Phase cancellation between the left and right signals will widen the vocal significantly – which is great for any BGVs you want to occupy a different space than the lead.

Let’s use it on the same vocal we’ve been demoing to understand the effect.

Utilize this Free Delay Plugin

If you want complex delay but would prefer not to buy a delay plugin, I’d really recommend the Valhalla Supermassive – a free reverb, delay, and chorusing plugin that lets you introduce incredibly impressive and intricate temporal processing.  Start with a vocal delay preset, and then adjust the settings from there.

Let’s take a listen to 2 presets, and notice how the plugin works really well for delaying vocals.

Create Experimental Delay with Chow Matrix

If you create experimental music, and simple delay plugins won’t work for what you’re trying to do, I’d recommend another free delay plugin the Chow Matrix.  With it, you can create multiple delay tap branches that can be modulated, and made incredibly complex by holding shift and clicking.

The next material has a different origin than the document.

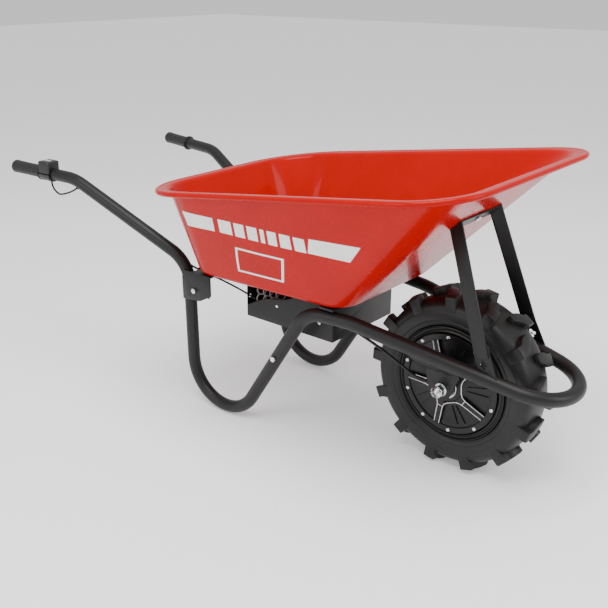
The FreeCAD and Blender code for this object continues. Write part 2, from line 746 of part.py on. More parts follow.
screw_holes = [cylinder(ring_spot(i, cover_y - 20), ring_spot(i, cover_y + 5), screw_d / 2)
               for i in range(screw_count)]
left_cover = motor_cover().cut(screw_holes)
parts["motor_cover_left"] = left_cover
parts["motor_cover_right"] = mirrored(left_cover)
left_screws = cover_screws()
parts["cover_screws_left"] = group(left_screws)
parts["cover_screws_right"] = group([mirrored(screw) for screw in left_screws])
rim_solid = rim_solid.cut(screw_holes + [mirrored(hole) for hole in screw_holes])
bearing = cylinder(at_axle(0, bearing_y[0], axle_z), at_axle(0, bearing_y[1], axle_z), bearing_r,
                   axle_d / 2 + 2 + running_gap)
parts["wheel_bearings"] = group([bearing, mirrored(bearing)])
boss = cylinder(at_axle(0, bearing_y[1], axle_z), at_axle(0, bearing_y[1] + 4, axle_z), 28.0,
                axle_d / 2 + 2 + moving_gap)
parts["hub_discs"] = group([boss, mirrored(boss)])


def tyre():
    """Carcass with bars of chevron tread, alternating left and right."""
    bead_r = rim_r - 8.0
    carcass_r = tyre_r - lug_height
    bead = [(bead_r, bead_y), (bead_r, rim_half_w - 9), (rim_r + 0.5, rim_half_w - 4.5),
            (rim_r + 0.5, rim_half_w + 1)]
    wall = [(rim_r + 18, tyre_half_w - 4), (rim_r + 34, tyre_half_w - 2), (carcass_r - 14, tyre_half_w - 6)]
    crown = [(carcass_r - 3, tyre_half_w - 22), (carcass_r, 20.0)]
    profile = bead + wall + crown
    inner = [(carcass_r - 9, 18.0), (carcass_r - 13, tyre_half_w - 26), (carcass_r - 24, tyre_half_w - 14),
             (rim_r + 16, tyre_half_w - 13), (rim_r + 2, bead_y + 9)]
    half = profile + [(r, -y) for r, y in reversed(profile)]
    hollow = inner + [(r, -y) for r, y in reversed(inner)]
    carcass = turned(half).cut(turned(hollow))
    groove = [(bead_r, -bead_y), (bead_r, bead_y), (rim_r + 3, bead_y + 7), (rim_r + 3, -bead_y - 7)]
    carcass = carcass.cut(turned(groove))
    lugs = []
    for side in (1, -1):
        for index in range(lug_count):
            root = Vec(0, 0, carcass_r - 30)
            outer_y = tyre_half_w + 2
            outline = [root + Vec(-2, -4, 0), root + Vec(12, outer_y, 0), root + Vec(-12, outer_y, 0),
                       root + Vec(-32, -4, 0)]
            lug = Part.Face(Part.makePolygon(outline + [outline[0]])).extrude(Vec(0, 0, 60))
            if side < 0:
                lug = mirrored(lug)
            half_pitch = 0.5 if side > 0 else 0.0
            turn = 90.0 - lug_phase - (index + half_pitch) * 360.0 / lug_count
            lug.rotate(Vec(0, 0, 0), Vec(0, 1, 0), turn)
            lug.translate(at_axle(0, 0, axle_z))
            lugs.append(lug)
    skin_half = [(carcass_r - 16, tyre_half_w - 4), (carcass_r - 4, tyre_half_w),
                 (tyre_r - 5, tyre_half_w), (tyre_r, tyre_half_w - 14)]
    skin = turned(skin_half + [(r, -y) for r, y in reversed(skin_half)])
    lugs = [lug.common(skin) for lug in lugs]
    keep_out = turned([(0, -30), (carcass_r - 8, -30), (carcass_r - 8, 30), (0, 30)])
    lugs = [lug.cut(keep_out) for lug in lugs]
    return carcass.fuse(lugs)


parts["tyre"] = tyre()
valve_angle = math.radians(205)
valve_ring_r = rim_r - 7.0
valve_d = 7.0
valve_foot = at_axle(valve_ring_r * math.cos(valve_angle), rim_half_w - 2.0,
                   axle_z + valve_ring_r * math.sin(valve_angle))
parts["valve_stem"] = cylinder(valve_foot, valve_foot + Vec(0, 18, 0), valve_d / 2)
parts["rim"] = rim_solid.cut(parts["valve_stem"])

# ---------------------------------------------------------------- battery box
def battery_box():
    """Sheet box hung under the pan. Its right side is cut to an arch, which shows the wiring."""
    low = box_between((box_rear_x, -box_half, box_bottom_z), (box_front_x, box_half, floor_z - 0.3))
    inside = box_between((box_rear_x + box_sheet, -box_half + box_sheet, box_bottom_z + box_sheet),
                         (box_front_x - box_sheet, box_half - box_sheet, floor_z + 10))
    shell = low.cut(inside)
    start = place(box_rear_x + box_sheet, -box_half - 5, box_bottom_z + 28.0)
    crown = place(box_rear_x + 128.0, -box_half - 5, box_bottom_z + 70.0)
    end = place(box_front_x - 62.0, -box_half - 5, floor_z + 5)
    arch = Part.Arc(start, place(box_rear_x + 60, -box_half - 5, box_bottom_z + 58.0), crown).toShape()
    corner = place(box_rear_x + box_sheet, -box_half - 5, floor_z + 5)
    rest = Part.makePolygon([crown, end, corner, start])
    opening = Part.Face(Part.Wire([arch] + rest.Edges)).extrude(Vec(0, 10, 0))
    hole_rear = cylinder(control_points[14], control_points[15], cable_hole_d / 2)
    hole_front = cylinder(place(box_front_x - 6, motor_cable_y, motor_exit_z),
                          place(box_front_x + 6, motor_cable_y, motor_exit_z), 6.0)
    return shell.cut([opening, mirrored(hole_rear), hole_front])


motor_exit_z = box_bottom_z + 32.0
strap_clear = box_between((pan_bolt_front[0] - strap_w / 2 - 2, -400, floor_z - strap_t - 1),
                          (pan_bolt_front[0] + strap_w / 2 + 2, 400, floor_z + 20))
parts["battery_box"] = battery_box().cut(strap_clear)
box_clear = 2.0
pack = box_between((box_rear_x + 118, -box_half + box_sheet + box_clear + 4, box_bottom_z + box_sheet + 0.2),
                   (box_front_x - box_sheet - box_clear, box_half - box_sheet - box_clear - 4,
                    box_bottom_z + box_sheet + 58))
pack = pack.cut(box_between((box_front_x - 60, -box_half, box_bottom_z + 15),
                            (box_front_x, motor_cable_y + 20, floor_z)))
parts["battery_pack"] = pack
unit = box_between((box_front_x - box_sheet - 120, -58, box_bottom_z + box_sheet + 58),
                   (box_front_x - box_sheet, 58, box_bottom_z + box_sheet + 92))
parts["motor_controller"] = unit.makeFillet(3.0, unit.Edges)
rivet_spots = [(box_rear_x + 100.0, box_bottom_z + 49.0), (box_front_x - 40.0, box_bottom_z + 40.0)]
rivets = []
for x, z in rivet_spots:
    for side in (1, -1):
        rivets.append(cylinder(place(x, side * box_half, z), place(x, side * (box_half + 2.0), z), 3.5))
parts["box_rivets"] = group(rivets)

# ---------------------------------------------------------------- grips and controls
grip_r = 17.8
grip_len = 112.0
flange_r = 22.0
housing_len = 40.0


def along_grip(distance):
    """A point on the left stub's axis, measured forward from the grip's outer end."""
    return grip_end_point - grip_back * distance


def grip(bore):
    """A moulded grip with a closed end and a flange at its inner end."""
    body = cylinder(along_grip(grip_len), along_grip(0), grip_r)
    flange = cylinder(along_grip(grip_len), along_grip(grip_len - 4), flange_r)
    hollow = cylinder(along_grip(grip_len + 1), along_grip(3.0), bore)
    return body.fuse(flange).cut(hollow).removeSplitter()


parts["grip_left"] = grip(stub_r)
parts["throttle_grip"] = mirrored(grip(stub_r + running_gap))

up_axis = Vec(0, 0, 1)
housing_side = grip_back.cross(up_axis).normalize()
housing_up = housing_side.cross(grip_back).normalize()
if housing_up.z < 0:
    housing_up = housing_up * -1


def housing_point(distance, side, up):
    """A point by the control housing: distance from the grip's end, sideways and up from the axis."""
    return along_grip(distance) + housing_side * side + housing_up * up


def housing_block(d0, d1, s0, s1, u0, u1):
    """A box lined up with the control housing."""
    points = [housing_point(d0, s0, u0), housing_point(d0, s1, u0), housing_point(d0, s1, u1),
              housing_point(d0, s0, u1)]
    return plate(points, grip_back * (d0 - d1))


housing_start = grip_len + 1.5
housing_end = housing_start + housing_len
stub_core = cylinder(along_grip(-5), along_grip(stub_len_right - 2), stub_r)
upper = housing_block(housing_start, housing_end, -21, 21, 0.3, 34)
upper = upper.makeChamfer(3.0, [e for e in upper.Edges if e.Length > 30])
lower_ring = cylinder(along_grip(housing_end), along_grip(housing_start), 21.0)
lower_half = housing_block(housing_start - 5, housing_end + 5, -40, 40, -40, -0.3)
lens_pocket = housing_block(housing_start + 6, housing_end - 8, -13, 13, 32, 40)
display_lens = housing_block(housing_start + 6, housing_end - 8, -13, 13, 32, 34.6)
board = housing_block(housing_start + 4, housing_end - 4, -15, 14, 16, 17.6)
board_room = housing_block(housing_start + 3, housing_end - 3, -17, 17, 16, 31)
button_travel = 1.5
button_gap = 0.4


def button(d_mid, s_out, height, radius):
    """A round key on the inboard side of the housing, with the room it moves in."""
    axis_in = housing_side * (-1 if s_out > 0 else 1)
    face = housing_point(d_mid, s_out, height)
    key = cylinder(face - axis_in * 2.0, face + axis_in * 4.0, radius)
    room = cylinder(face - axis_in * 3.0, face + axis_in * (4.0 + button_travel + 0.4), radius + button_gap)
    return key, room, axis_in


inboard = 21.0 if housing_side.y < 0 else -21.0
power_key, power_room, key_axis = button(housing_start + 12, inboard, 24.0, 4.0)
mode_key, mode_room, _ = button(housing_start + 27, inboard, 24.0, 4.0)
housing = upper.cut([stub_core, lens_pocket, board_room, power_room, mode_room])
clamp_half = lower_ring.common(lower_half).cut(stub_core)
screw_axis_points = [(housing_start + 7, 16.0), (housing_end - 7, 16.0)]
housing_screws = []
for distance, side_offset in screw_axis_points:
    for sign in (1, -1):
        low_end = housing_point(distance, sign * side_offset, -12.0)
        high_end = housing_point(distance, sign * side_offset, 12.0)
        housing_screws.append(cylinder(low_end, high_end, 1.8))
housing = housing.cut(housing_screws)
clamp_half = clamp_half.cut(housing_screws)
parts["throttle_housing"] = mirrored(housing)
parts["throttle_clamp"] = mirrored(clamp_half)
parts["housing_screws"] = group([mirrored(screw) for screw in housing_screws])
parts["display_lens"] = mirrored(display_lens)
parts["display_board"] = mirrored(board)
parts["power_button"] = mirrored(power_key)
parts["direction_button"] = mirrored(mode_key)


# ---------------------------------------------------------------- cables
def cable_radii(points):
    """Arcs as large as the two runs beside each corner allow."""
    radii = []
    for before, corner, after in zip(points, points[1:], points[2:]):
        shorter = min((corner - before).Length, (after - corner).Length)
        turn = (corner - before).getAngle(after - corner)
        radii.append(0.45 * shorter / math.tan(turn / 2))
    return radii


def cable(name, points, diameter):
    """A round cable of straight runs and tangent arcs."""
    radii = cable_radii(points)
    wire = bent_wire(points, radii)
    shape = swept(wire, diameter / 2)
    section = math.pi * diameter * diameter / 4
    print(name, "length", round(wire.Length, 1), "volume over section", round(shape.Volume / section, 1))
    return shape


motor_route = [(box_front_x - 40.0, motor_cable_y, motor_exit_z + 3.0),
               (box_front_x - 8.0, motor_cable_y - 1.0, motor_exit_z),
               (box_front_x + 34.0, motor_cable_y - 2.0, 280.0),
               (-196.0, motor_cable_y - 3.0, 264.0), (-132.0, motor_cable_y - 2.0, 237.0),
               (-82.5, motor_cable_y - 1.0, 214.0), (-42.5, motor_cable_y, axle_z + 0.6),
               (-14.5, motor_cable_y, axle_z)]
parts["motor_cable"] = cable("motor_cable", [place(*point) for point in motor_route], motor_cable_d)
parts["control_cable"] = mirrored(cable("control_cable", control_points, cable_d))
parts["throttle_clamp"] = parts["throttle_clamp"].cut(parts["control_cable"])


def grommet(point, along, hole_d, bore_d, wall):
    """A rubber ring seated in a hole in a thin wall, with a lip on each face."""
    axis = Vec(along).normalize()
    core = cylinder(point - axis * (wall / 2 + 1.2), point + axis * (wall / 2 + 1.2), hole_d / 2 + 1.8)
    seat = cylinder(point - axis * wall / 2, point + axis * wall / 2, hole_d, hole_d / 2)
    bore = cylinder(point - axis * 10, point + axis * 10, bore_d / 2)
    return core.cut([seat, bore])


front_hole = place(box_front_x - box_sheet / 2, motor_cable_y, motor_exit_z)
front_grommet = grommet(front_hole, Vec(1, 0, 0), 12.0, motor_cable_d + 0.4, box_sheet)
parts["cable_grommet"] = front_grommet.cut(parts["motor_cable"])

loom_coil_r = 12.0
loom_wire_r = 2.0
loom_loops = []
for row, (start_y, height, shift) in enumerate([(-92.0, 66.0, 0.0), (-104.0, 48.0, 9.0)]):
    for index in range(4):
        centre = place(box_rear_x + 24.0 + shift + index * 21.0, start_y, box_bottom_z + height)
        loom_loops.append(Part.makeTorus(loom_coil_r, loom_wire_r, centre, Vec(1.0, -0.5, 0.35).normalize()))
parts["wiring_loom"] = group(loom_loops)
plugs = []
for index in range(3):
    x = box_rear_x + 14.0
    y = -20.0 + index * 34.0
    plug_body = box_between((x, y, box_bottom_z + box_sheet), (x + 40.0, y + 24.0, box_bottom_z + 24.0))
    plugs.append(plug_body.makeFillet(2.0, plug_body.Edges))
parts["cable_connectors"] = group(plugs)

# ---------------------------------------------------------------- output
os.makedirs("parts", exist_ok=True)
for name, shape in parts.items():
    shape.exportStep("parts/" + name + ".step")
    print(name, len(shape.Solids), shape.isValid(), round(shape.Volume / 1000.0, 1))
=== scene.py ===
# %% [markdown]
# # A power wheelbarrow
# The barrow is a bent-tube frame that carries a pressed steel pan. A motor sits inside its single front
# wheel, a battery box hangs under the pan, and a twist throttle with a small display is on the right-hand
# handle. The CAD model comes in first, as a fixed frame in metres, so every piece below is put where the
# CAD says.

# %% Load the frame
import json
import math

import bmesh
import bpy
from mathutils import Matrix, Vector


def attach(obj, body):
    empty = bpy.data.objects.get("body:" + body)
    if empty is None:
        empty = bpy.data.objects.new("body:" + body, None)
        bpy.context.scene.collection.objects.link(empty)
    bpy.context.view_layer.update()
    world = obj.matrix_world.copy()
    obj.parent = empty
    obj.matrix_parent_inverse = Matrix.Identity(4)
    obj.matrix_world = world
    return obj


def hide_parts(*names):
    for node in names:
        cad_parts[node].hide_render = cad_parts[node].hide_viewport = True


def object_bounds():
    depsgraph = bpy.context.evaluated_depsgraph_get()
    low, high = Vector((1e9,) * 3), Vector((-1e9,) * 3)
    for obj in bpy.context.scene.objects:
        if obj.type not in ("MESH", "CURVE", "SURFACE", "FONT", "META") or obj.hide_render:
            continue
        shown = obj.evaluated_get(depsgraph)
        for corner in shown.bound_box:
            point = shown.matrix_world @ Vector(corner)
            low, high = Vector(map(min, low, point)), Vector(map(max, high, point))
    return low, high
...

The insanity slider introduces randomized modulation to these branches that affect the stereo placement, delay timing, pitch, and more.  Let’s listen and keep in mind the sound will be more unorthodox than the other examples.

Use Latch Automation on Delay

One cool sound you can create with delay is modulating the delay time at specific points in the song.  To do this, I like to use the latch function in my DAW, and then play back the section of the song where I’d like the modulation before writing that data by altering the delay parameter.

This way the change is more like a performance, and you can go over the section until you get it the way you want.

Let’s take a listen to the effect.

Recreate Ducking with Parallel Send

In chapter 2 of this video I showed how ducking can be used to create more intelligible vocal delay – but if the delay plugin you use or prefer doesn’t have ducking here’s what you can do.  Set up a send and on an aux track insert your delay.

Then insert a compressor and side chain the dry vocal.  This way whenever the vocal is sung, the delay will be compressed, similar to the ducking we used earlier.  Let’s take a listen.